Deviated Septum and Septoplasty
What is a nasal septum and what are turbinates?
The nasal septum is the cartilage and bone that divides the inside of your nose into a left and a right half. The turbinates are bony swellings on the outer walls of the nasal cavities. Both the nasal septum and turbinates are covered with a delicate mucosal tissue that regularly swells to control airflow in the nose. The purpose of the septum and turbinates is to purify, warn and moisturize the air we breathe before it gets to the even more delicate lungs.
What is a deviated septum and what are enlarged turbinates?
A deviated nasal septum is when the dividing bone or cartilage of the middle of the nose is twisted to one or both sides and blocks the nose. Turbinate hypertrophy (enlarged turbinates) are excessive swelling of the turbinates that block the nose. Nasal congestion can be caused by allergies, viral infections, dust or an anatomical obstruction inside the nose. These conditions can make breathing difficult, cause sinusitis, create snoring, daytime fatigue, and sleep apnea. Nasal congestion can sometimes be successfully treated with over the counter (OTC) and prescription oral medication or nasal sprays.
What is a septoplasty and what is inferior turbinate reduction?
Septoplasty is a surgery to correct a deviated nasal septum that is bent to a degree that it blocks normal breathing or prevents healthy sinus function. During septoplasty, your deviated nasal septum is straightened and repositioned into the middle of your nose. If the turbinates are large enough to block normal airflow inside the nose, then removing or outfracturing the turbinate bone and shrinking the tissue around the bone can improve the airway and is called a turbinate reduction.
When does a deviated septum need surgery?
Fixing a crooked or fractured nasal septum is termed a septoplasty. Turbinate reduction is called a turbinoplasty. You may need these procedures if you have tried appropriate medical management for your congestion that has not given you adequate breathing improvement. The purpose of the surgeries is to improve breathing, correct sleep apnea, or to decrease or eliminate sinus infections. The procedures are performed through the nostrils to reduce the enlarged turbinates and straighten the deviated nasal cartilage and bone. No external incisions are needed. The operating time is usually less than an hour and can be performed in the office, hospital, or ambulatory surgery center. You probably don’t want to be awake so general anesthesia is usually used. Patients recover and generally get to go home an hour or two later. Breathing may be noticeably improved as soon as one week after the procedure. Breathing continues to improve over the next 12 months.

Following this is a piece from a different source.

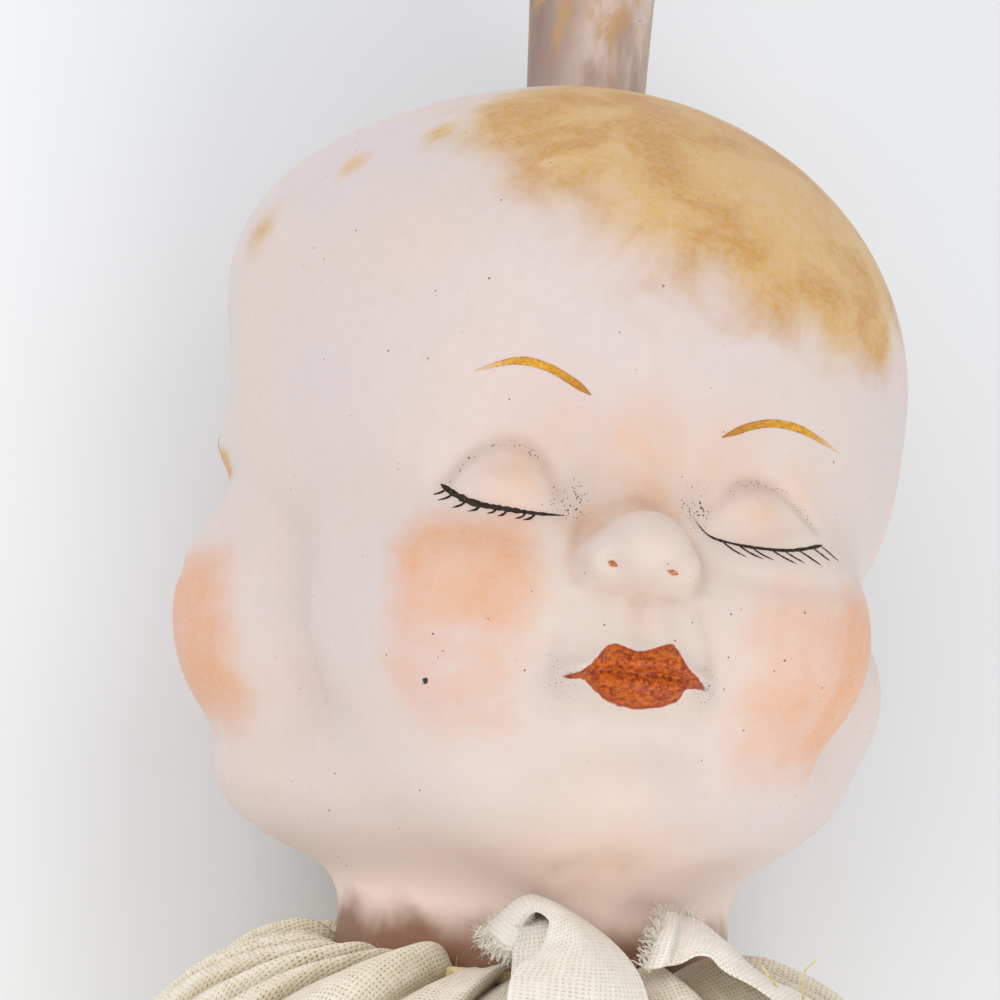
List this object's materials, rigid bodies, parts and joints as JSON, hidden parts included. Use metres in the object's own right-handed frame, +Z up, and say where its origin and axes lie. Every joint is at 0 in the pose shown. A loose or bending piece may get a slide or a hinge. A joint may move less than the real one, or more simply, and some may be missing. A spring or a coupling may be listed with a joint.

Are a deviated septum and turbinate hypertrophy related?
Yes. If the septum is crooked you will have a higher likelihood of inferior turbinate hypertrophy as well. A septal deviation will allow turbinate hypertrophy because the structures inside the nose tend to grow to fill any open area. A deviated septum to the right will make a space for the left turbinate to grow. Both septal deviation and turbinate hypertrophy can be addressed during surgery. If you were to just straighten the septum without reducing the turbinates, you could create an obstruction on the opposite side.
Is a deviated nasal septum congenital?
Was this something I got from my parents? One theory is that when a baby’s head passes at birth the pressure causes microscopic bone and cartilage fractures in the nasal septum that twist as we grow. Any trauma during adolescence and adulthood, such as a nasal fracture, to the nose can cause a crooked nose or nasal septum. As we all get older, the cartilage and connection between the different cartilages in our nose will stretch and grow. It’s not your imagination that your nose looks different than when you were younger. You may have the exact same nose on the inside and outside as one of your parents from the genetic code.
I don’t want my nose packed.
Good. Dr. Bennett doesn’t either. Routine packing of the nose causes discomfort and scar tissue that is not necessary. Dr. Bennett finds that packing the nose is very rarely required. Surgical techniques continue to evolve and have advanced exponentially in the past 20 years. Today, doctors have a much greater understanding of how the nose functions and heals. Packing placement and removal cause trauma to the delicate nasal mucosa. Packing does not prevent bleeding but will prevent topical decongestants from reaching bleeding sites. Packing also keeps nasal saline from cleaning the inside of the nose. Just because your parents had packing, and hated it, doesn’t mean you will suffer the same treatment.